Devant une urgence, l’option  ‘’Bokaton’’,  signifiant littéralement ‘’ajouter à la préparation’’, fera l’affaire. « C’est un plat très rapide qui se concocte généralement lorsqu’on n’a pas assez de temps », explique dame Manzan, une ménagère.  En vue d’acquérir les secrets de la préparation du ‘’Bokaton’’,  nous avons déposé stylo et bloc-notes pour enfiler la casquette de cuisinier. Ici, la viande ou le poisson, le manioc, la banane et les légumes se retrouvent dans une même marmite.  Une fois prêts, on retire la banane et le manioc pour en faire une pâte ; le foutou (différent du foufou). Les légumes sont retirés, écrasés dans un ‘’ dja Nzen’’, un ustensile appelé communément « talié »,  avant de rajouter la pâte obtenue à la sauce et le tour est joué.

Savoirs culinaires et culturels en voie de disparition

Les Agnis-Sanwi sont des gens généreux et hospitaliers. Les populations pensent que ceux qui ont la chance de pouvoir préparer un repas devraient partager leur chance avec les autres.

Les villageois mangent ensemble dans un espace commun.  « Cela unit les gens et développe un esprit communautaire » affirme Bosson Kouao, Conducteur.  Les hommes mangent en groupe, les femmes et les filles dans un autre et les jeunes garçons en troisième groupe. Il peut arriver que les jeunes se joignent au groupe des hommes ou adultes. Des dispositions dont l’objectif est d’inculquer les valeurs culturelles et les règles de bienséance aux jeunes.

Une fois le repas terminé, un bol d’eau est distribué pour nettoyer les mains. Les discussions entre les villageois reprennent ainsi au fur et à mesure que les convives se détendent pour digérer leur repas. Car en cours de dégustation il est déconseillé de papoter.

Ces occasions de repas sont souvent accompagnées de bangui (Vin de palme blanc), ou de vin rouge. Un câlin entre les cultures.
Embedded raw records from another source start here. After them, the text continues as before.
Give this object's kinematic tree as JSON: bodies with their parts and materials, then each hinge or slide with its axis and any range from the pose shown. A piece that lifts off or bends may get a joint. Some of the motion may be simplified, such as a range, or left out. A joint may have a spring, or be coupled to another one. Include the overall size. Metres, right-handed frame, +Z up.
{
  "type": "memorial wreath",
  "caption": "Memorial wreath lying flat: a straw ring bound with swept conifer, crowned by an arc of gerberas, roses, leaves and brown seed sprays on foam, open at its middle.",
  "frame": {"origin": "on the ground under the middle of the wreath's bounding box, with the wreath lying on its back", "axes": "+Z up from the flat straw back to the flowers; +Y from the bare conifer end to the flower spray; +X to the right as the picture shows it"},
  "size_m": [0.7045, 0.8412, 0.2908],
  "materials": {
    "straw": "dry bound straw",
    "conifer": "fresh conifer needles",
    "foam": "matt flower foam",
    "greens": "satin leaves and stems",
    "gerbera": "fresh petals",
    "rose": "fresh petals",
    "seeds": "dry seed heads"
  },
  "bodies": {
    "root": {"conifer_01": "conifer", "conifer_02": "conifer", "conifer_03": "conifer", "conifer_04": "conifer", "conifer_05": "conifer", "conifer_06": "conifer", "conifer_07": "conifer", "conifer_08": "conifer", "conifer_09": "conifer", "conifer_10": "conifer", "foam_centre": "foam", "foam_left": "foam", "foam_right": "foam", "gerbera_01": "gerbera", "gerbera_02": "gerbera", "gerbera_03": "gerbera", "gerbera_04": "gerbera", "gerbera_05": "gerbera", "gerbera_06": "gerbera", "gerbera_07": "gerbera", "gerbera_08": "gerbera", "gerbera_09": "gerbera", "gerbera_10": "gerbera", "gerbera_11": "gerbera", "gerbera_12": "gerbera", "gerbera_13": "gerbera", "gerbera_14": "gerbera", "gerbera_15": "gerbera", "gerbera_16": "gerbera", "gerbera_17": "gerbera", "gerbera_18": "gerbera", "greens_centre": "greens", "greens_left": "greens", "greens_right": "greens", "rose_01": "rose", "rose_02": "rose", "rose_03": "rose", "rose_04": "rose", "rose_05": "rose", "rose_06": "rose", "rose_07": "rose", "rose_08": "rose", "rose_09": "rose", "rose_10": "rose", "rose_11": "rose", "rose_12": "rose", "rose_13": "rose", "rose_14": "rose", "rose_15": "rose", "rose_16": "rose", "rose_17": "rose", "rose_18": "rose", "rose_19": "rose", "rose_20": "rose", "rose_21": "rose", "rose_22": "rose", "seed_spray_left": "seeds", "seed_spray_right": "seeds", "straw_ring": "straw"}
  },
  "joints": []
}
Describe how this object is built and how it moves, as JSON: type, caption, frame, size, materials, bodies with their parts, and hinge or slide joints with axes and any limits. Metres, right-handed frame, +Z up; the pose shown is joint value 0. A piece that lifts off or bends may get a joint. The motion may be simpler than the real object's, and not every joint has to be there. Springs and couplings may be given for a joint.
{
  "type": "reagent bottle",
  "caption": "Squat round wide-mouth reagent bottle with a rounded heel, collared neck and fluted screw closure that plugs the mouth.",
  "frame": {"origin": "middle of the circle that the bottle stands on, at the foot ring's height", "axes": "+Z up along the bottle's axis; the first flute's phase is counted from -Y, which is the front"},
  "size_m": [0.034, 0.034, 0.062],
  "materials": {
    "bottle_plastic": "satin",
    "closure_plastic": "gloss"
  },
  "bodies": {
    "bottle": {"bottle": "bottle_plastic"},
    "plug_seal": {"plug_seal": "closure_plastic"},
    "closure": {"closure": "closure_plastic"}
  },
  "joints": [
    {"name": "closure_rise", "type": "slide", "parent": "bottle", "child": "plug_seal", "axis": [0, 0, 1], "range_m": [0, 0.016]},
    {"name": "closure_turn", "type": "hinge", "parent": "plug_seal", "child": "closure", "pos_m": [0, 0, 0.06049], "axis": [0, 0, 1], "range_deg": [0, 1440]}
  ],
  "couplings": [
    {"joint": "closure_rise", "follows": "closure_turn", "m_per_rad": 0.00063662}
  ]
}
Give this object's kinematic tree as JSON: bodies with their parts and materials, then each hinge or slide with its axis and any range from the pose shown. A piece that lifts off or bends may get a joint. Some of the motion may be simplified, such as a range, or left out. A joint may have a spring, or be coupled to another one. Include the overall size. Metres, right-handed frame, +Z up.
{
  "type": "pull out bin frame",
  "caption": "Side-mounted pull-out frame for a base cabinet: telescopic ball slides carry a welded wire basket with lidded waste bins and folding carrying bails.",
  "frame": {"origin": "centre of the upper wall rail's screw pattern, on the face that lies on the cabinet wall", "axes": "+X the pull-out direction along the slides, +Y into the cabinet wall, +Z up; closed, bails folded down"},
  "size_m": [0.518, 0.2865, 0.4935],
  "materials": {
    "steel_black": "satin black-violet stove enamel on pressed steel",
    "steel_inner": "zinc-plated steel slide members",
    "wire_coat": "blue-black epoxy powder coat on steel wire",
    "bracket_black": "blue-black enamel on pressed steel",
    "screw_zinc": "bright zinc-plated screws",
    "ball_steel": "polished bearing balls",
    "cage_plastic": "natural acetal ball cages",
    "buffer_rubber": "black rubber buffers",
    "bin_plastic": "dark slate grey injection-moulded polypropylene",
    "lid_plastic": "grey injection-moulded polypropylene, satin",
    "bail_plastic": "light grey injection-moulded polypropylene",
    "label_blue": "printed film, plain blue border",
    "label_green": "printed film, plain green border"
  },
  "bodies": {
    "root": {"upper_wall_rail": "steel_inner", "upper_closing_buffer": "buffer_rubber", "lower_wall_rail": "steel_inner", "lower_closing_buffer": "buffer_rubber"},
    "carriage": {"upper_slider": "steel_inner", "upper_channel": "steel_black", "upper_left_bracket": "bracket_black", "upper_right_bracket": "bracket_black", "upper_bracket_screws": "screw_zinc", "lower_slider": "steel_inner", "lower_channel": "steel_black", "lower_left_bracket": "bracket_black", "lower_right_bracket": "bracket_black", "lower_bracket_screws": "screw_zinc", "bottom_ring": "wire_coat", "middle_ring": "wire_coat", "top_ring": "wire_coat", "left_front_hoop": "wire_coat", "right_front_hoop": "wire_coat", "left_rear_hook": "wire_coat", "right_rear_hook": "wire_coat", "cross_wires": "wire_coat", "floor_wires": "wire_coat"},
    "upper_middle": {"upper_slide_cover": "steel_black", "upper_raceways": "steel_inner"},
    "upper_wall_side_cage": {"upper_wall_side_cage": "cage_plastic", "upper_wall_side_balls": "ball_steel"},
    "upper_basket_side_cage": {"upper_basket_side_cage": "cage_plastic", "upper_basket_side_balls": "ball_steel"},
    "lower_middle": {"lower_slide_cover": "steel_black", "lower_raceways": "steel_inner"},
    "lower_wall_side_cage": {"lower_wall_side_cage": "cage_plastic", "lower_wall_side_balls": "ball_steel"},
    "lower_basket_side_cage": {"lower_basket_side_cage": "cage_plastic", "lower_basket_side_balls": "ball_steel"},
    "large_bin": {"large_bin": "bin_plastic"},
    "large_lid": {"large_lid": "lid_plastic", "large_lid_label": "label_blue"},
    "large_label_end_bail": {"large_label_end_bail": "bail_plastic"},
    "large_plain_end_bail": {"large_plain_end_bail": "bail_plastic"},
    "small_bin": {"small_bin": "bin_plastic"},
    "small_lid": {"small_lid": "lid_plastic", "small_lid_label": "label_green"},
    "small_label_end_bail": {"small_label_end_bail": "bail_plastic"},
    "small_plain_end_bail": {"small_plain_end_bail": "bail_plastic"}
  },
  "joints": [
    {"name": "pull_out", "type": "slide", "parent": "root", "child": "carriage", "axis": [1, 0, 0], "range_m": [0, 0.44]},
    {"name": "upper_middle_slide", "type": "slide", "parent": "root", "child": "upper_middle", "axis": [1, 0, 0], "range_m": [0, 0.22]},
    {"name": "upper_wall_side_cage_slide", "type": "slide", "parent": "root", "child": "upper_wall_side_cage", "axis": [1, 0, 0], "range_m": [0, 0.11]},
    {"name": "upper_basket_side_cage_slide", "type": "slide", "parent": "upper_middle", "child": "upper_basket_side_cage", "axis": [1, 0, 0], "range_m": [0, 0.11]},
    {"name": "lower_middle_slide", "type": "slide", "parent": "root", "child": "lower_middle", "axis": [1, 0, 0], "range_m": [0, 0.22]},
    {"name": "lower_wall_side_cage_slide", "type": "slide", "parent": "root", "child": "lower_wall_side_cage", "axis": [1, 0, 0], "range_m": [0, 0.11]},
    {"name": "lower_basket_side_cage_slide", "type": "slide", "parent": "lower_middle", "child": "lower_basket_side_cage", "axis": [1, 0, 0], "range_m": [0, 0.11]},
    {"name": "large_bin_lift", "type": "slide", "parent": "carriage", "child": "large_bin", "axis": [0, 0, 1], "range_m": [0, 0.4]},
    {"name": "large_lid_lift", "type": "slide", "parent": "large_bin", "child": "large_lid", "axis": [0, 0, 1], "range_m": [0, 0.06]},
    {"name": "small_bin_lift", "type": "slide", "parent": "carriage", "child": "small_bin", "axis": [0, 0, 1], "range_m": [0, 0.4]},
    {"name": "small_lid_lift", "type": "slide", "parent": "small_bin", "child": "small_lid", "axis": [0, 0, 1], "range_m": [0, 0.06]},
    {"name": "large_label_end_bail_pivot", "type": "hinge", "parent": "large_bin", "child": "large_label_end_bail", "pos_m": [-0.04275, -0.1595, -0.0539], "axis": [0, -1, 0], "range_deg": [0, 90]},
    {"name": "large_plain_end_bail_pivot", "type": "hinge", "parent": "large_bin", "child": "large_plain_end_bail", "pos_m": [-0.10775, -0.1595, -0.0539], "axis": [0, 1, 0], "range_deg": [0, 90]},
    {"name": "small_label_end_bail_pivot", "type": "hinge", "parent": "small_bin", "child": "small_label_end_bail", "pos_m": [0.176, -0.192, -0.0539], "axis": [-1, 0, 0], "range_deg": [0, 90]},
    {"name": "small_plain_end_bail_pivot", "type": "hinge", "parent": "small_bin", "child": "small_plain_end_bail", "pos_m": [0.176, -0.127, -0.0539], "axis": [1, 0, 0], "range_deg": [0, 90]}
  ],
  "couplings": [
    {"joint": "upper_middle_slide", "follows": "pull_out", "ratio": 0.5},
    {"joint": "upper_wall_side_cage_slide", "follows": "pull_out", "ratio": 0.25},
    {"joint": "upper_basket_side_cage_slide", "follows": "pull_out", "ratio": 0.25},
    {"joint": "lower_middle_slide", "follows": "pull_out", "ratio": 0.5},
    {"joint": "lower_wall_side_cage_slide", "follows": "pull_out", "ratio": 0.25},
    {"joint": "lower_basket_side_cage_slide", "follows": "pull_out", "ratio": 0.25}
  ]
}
Ce sont des moments de partage et de convivialité dont la régularité serait un gage de perpétuation de la culture locale au sein d’un peuple de tradition orale. Au contraire, ce type d’occasions devient rare avec les urgences urbaines et l’alimentation industrielle. Une attitude accentuée par la jeunesse, selon les anciens. Les regards tournés de plus en plus vers un ‘’ modernisme ‘’, les jeunes ne s’intéressent pas à ces plats. Ils préfèrent des plats dits funs tels que les grillades ou autres fast-foods, déplorent les anciens quand des jeunes invoquent une rupture de la chaîne de transmission des savoir-faire et savoir-être parents-enfants.

« Nos parents ne nous ont pas appris à faire ces plats. La dernière fois que j’ai vu une sauce N’gbotta remonte à 2016. C’était à l’occasion d’un concours culinaire organisé par la communauté Catholique, à Ayamé » déplore Laetitia, 29ans.
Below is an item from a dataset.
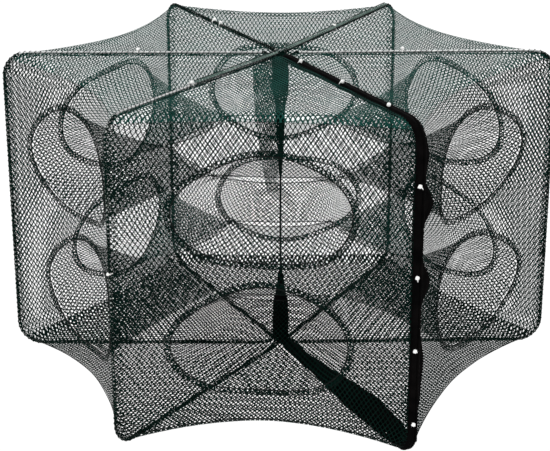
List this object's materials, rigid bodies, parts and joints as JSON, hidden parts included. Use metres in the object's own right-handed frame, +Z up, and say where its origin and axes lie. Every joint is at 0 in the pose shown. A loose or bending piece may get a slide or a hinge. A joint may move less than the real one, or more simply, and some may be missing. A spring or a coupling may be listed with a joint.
{
  "type": "folding crab trap",
  "caption": "Folding net trap: wire page frames open round a spine, closed by net walls with paired funnel entrances and a hook-and-loop closure.",
  "frame": {"origin": "centre of the base of the trap's bounding box; the spine stands 0.1 mm along X and 4.0 mm along Y from it", "axes": "+Z up along the spine, +X towards page 2, +Y towards the back sector, sector 3"},
  "size_m": [0.8718, 0.7786, 0.5],
  "materials": {
    "frame_wire": "galvanised steel wire, bare",
    "netting": "knotless nylon netting, black with a dark green cast",
    "closure_tape": "hook-and-loop tape, matt black",
    "spine_cord": "black braided cord",
    "tie_thread": "white nylon thread, knotted"
  },
  "bodies": {
    "page_1": {"page_frame_1": "frame_wire", "closure_tape_1": "closure_tape", "wall_net_1": "netting", "top_net_1": "netting", "bottom_net_1": "netting", "upper_funnel_1": "netting", "lower_funnel_1": "netting", "spine_cord_1": "spine_cord"},
    "page_2": {"page_frame_2": "frame_wire", "wall_net_2": "netting", "top_net_2": "netting", "bottom_net_2": "netting", "upper_funnel_2": "netting", "lower_funnel_2": "netting", "spine_cord_2": "spine_cord", "upper_tie_2": "tie_thread", "lower_tie_2": "tie_thread"},
    "page_3": {"page_frame_3": "frame_wire", "wall_net_3": "netting", "top_net_3": "netting", "bottom_net_3": "netting", "upper_funnel_3": "netting", "lower_funnel_3": "netting", "spine_cord_3": "spine_cord", "upper_tie_3": "tie_thread", "lower_tie_3": "tie_thread"},
    "page_4": {"page_frame_4": "frame_wire", "wall_net_4": "netting", "top_net_4": "netting", "bottom_net_4": "netting", "upper_funnel_4": "netting", "lower_funnel_4": "netting", "spine_cord_4": "spine_cord", "upper_tie_4": "tie_thread", "lower_tie_4": "tie_thread"},
    "page_5": {"page_frame_5": "frame_wire", "wall_net_5": "netting", "top_net_5": "netting", "bottom_net_5": "netting", "upper_funnel_5": "netting", "lower_funnel_5": "netting", "spine_cord_5": "spine_cord", "upper_tie_5": "tie_thread", "lower_tie_5": "tie_thread"},
    "page_6": {"page_frame_6": "frame_wire", "wall_net_6": "netting", "top_net_6": "netting", "bottom_net_6": "netting", "upper_funnel_6": "netting", "lower_funnel_6": "netting", "spine_cord_6": "spine_cord", "upper_tie_6": "tie_thread", "lower_tie_6": "tie_thread"},
    "page_7": {"page_frame_7": "frame_wire", "closure_tape_7": "closure_tape"}
  },
  "joints": [
    {"name": "fold_1", "type": "hinge", "parent": "page_1", "child": "page_2", "pos_m": [0.00767, 0.00061, 0.25], "axis": [0, 0, -1], "range_deg": [0, 66], "deforming": ["wall_net_1", "top_net_1", "bottom_net_1", "upper_funnel_1", "lower_funnel_1"]},
    {"name": "fold_2", "type": "hinge", "parent": "page_2", "child": "page_3", "pos_m": [0.00673, 0.0081, 0.25], "axis": [0, 0, -1], "range_deg": [0, 60], "deforming": ["wall_net_2", "top_net_2", "bottom_net_2", "upper_funnel_2", "lower_funnel_2"]},
    {"name": "fold_3", "type": "hinge", "parent": "page_3", "child": "page_4", "pos_m": [0.00012, 0.01191, 0.25], "axis": [0, 0, -1], "range_deg": [0, 56], "deforming": ["wall_net_3", "top_net_3", "bottom_net_3", "upper_funnel_3", "lower_funnel_3"]},
    {"name": "fold_4", "type": "hinge", "parent": "page_4", "child": "page_5", "pos_m": [-0.00649, 0.00794, 0.25], "axis": [0, 0, -1], "range_deg": [0, 62], "deforming": ["wall_net_4", "top_net_4", "bottom_net_4", "upper_funnel_4", "lower_funnel_4"]},
    {"name": "fold_5", "type": "hinge", "parent": "page_5", "child": "page_6", "pos_m": [-0.00683, 0.00019, 0.25], "axis": [0, 0, -1], "range_deg": [0, 57], "deforming": ["wall_net_5", "top_net_5", "bottom_net_5", "upper_funnel_5", "lower_funnel_5"]},
    {"name": "fold_6", "type": "hinge", "parent": "page_6", "child": "page_7", "pos_m": [-0.00144, -0.00438, 0.25], "axis": [0, 0, -1], "range_deg": [0, 59], "deforming": ["wall_net_6", "top_net_6", "bottom_net_6", "upper_funnel_6", "lower_funnel_6"]}
  ]
}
La disparition des savoir-faire culinaires locaux présage. Ces traditions portent pourtant des valeurs universelles et essentielles pour la santé humaine et environnementale. Avec de maigres soutiens, plusieurs festivals régionaux s’évertuent à réparer la boussole.

A toutes fins utiles, au cours des journées de sensibilisation pour réduire les AVC, une alerte sanitaire pointe. Car, « en Côte d’Ivoire, l’AVC représente aujourd’hui le premier motif d’admission au service de neurologie avec une moyenne de près de 40% des cas d’hospitalisation et une gravité préoccupante de l’ordre de 100% de déficit moteur » pour des décès aussi violents que silencieux, estimés entre 25 et 40%. Le ministère de la santé en révélant cette urgence sanitaire avoue que la prise en charge est pour l’heure assurée grâce à un seul Institut de cardiologie.